BI mencatat kredit yang dikucurkan perbankan pada Oktober 2021 baru tumbuh 3,24 persen secara tahunan (yoy). Sementara rasio alat likuid terhadap Dana Pihak Ketiga dan permodalan masing- masing 34,05 persen dan 25,30 persen. Meski kredit tumbuh rendah, capaian ini lebih baik dibanding Oktober 2020 yang tumbuh minus 0,47 persen.
Laju kredit yang rendah itu tentu belum cukup guna menopang pemulihan ekonomi pasca-pandemi. Sebabnya, sumber pembiayaan pembangunan masih bertumpu pada gelontoran kredit perbankan. Di sisi lain, hasil survei BI November 2021 menunjukkan permintaan dan penyaluran kredit korporasi terindikasi meningkat. Ini berarti perbankan nasional masih perlu didorong melalui berbagai kebijakan agar aliran kredit bisa mengucur deras.
Sementara itu, dinamika kondisi ekonomi global mulai menunjukkan tanda-tanda era normalisasi kebijakan moneter longgar. Banyak bank sentral di seluruh dunia mulai mengganti arah haluan dengan mengurangi suntikan likuiditas dan meningkatkan suku bunga acuan.
Bahkan bank sentral AS, The Fed, yang merupakan rujukan bank sentral di seluruh dunia telah memutuskan mempercepat penghentian suntikan likuiditas sampai pada Maret 2022 dan menaikkan suku bunga hingga tiga kali pada 2022.
Laju kredit yang rendah itu tentu belum cukup guna menopang pemulihan ekonomi pasca-pandemi.
Kondisi eksternal ini membuat respons kebijakan moneter BI pada masa datang lebih difokuskan pada kebutuhan stabilitas (pro-stability), sebagaimana ditegaskan Gubernur BI Perry Warjiyo dalam Pertemuan Tahunan Bank Indonesia, 23 November 2021. Kebutuhan pro-stability mendorong ditahannya pergerakan suku bunga acuan pada level rendah sejak pandemi sampai muncul tanda-tanda kenaikan inflasi.

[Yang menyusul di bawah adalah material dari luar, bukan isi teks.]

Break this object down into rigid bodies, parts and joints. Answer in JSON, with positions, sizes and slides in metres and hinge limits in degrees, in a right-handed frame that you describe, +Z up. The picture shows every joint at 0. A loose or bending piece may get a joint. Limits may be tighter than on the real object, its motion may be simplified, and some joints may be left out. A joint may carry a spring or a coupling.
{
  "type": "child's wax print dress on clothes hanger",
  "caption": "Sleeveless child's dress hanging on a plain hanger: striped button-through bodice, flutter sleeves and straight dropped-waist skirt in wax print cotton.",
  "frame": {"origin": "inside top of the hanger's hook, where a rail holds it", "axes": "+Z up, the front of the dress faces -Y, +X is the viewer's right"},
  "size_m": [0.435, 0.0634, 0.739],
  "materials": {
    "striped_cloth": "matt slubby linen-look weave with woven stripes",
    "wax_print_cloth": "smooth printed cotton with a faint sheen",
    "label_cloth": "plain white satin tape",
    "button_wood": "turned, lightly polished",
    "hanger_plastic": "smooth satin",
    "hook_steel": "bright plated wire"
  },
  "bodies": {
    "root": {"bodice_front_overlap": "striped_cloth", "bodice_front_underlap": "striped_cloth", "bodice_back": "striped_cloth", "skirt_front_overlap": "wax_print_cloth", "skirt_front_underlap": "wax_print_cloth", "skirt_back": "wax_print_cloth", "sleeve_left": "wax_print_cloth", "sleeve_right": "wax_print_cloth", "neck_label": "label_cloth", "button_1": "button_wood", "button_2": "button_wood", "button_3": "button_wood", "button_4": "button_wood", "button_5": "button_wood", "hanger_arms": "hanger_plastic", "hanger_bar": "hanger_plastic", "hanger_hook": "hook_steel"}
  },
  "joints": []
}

Meski begitu, BI tetap memperhatikan kebutuhan pertumbuhan (pro-growth). Dan untuk memenuhi itu, BI meracik kebijakan makroprudensial sebagai bagian dari bauran kebijakan BI, selain kebijakan sistem pembayaran, pendalaman pasar uang dan percepatan digitalisasi ekonomi keuangan yang inklusif dan berkelanjutan.
Menyasar UMKM
Sepanjang 2021, kebijakan makroprudensial untuk mendo -rong penyaluran kredit telah dikeluarkan BI dalam bentuk kebijakan Rasio Pembiayaan Inklusif Makroprudensial/RPIM. Kebijakan yang mulai berlaku pada 2022 ini akan menyasar kredit sektor UMKM, masyarakat berpendapatan rendah serta pembiyaan inklusif lainnya.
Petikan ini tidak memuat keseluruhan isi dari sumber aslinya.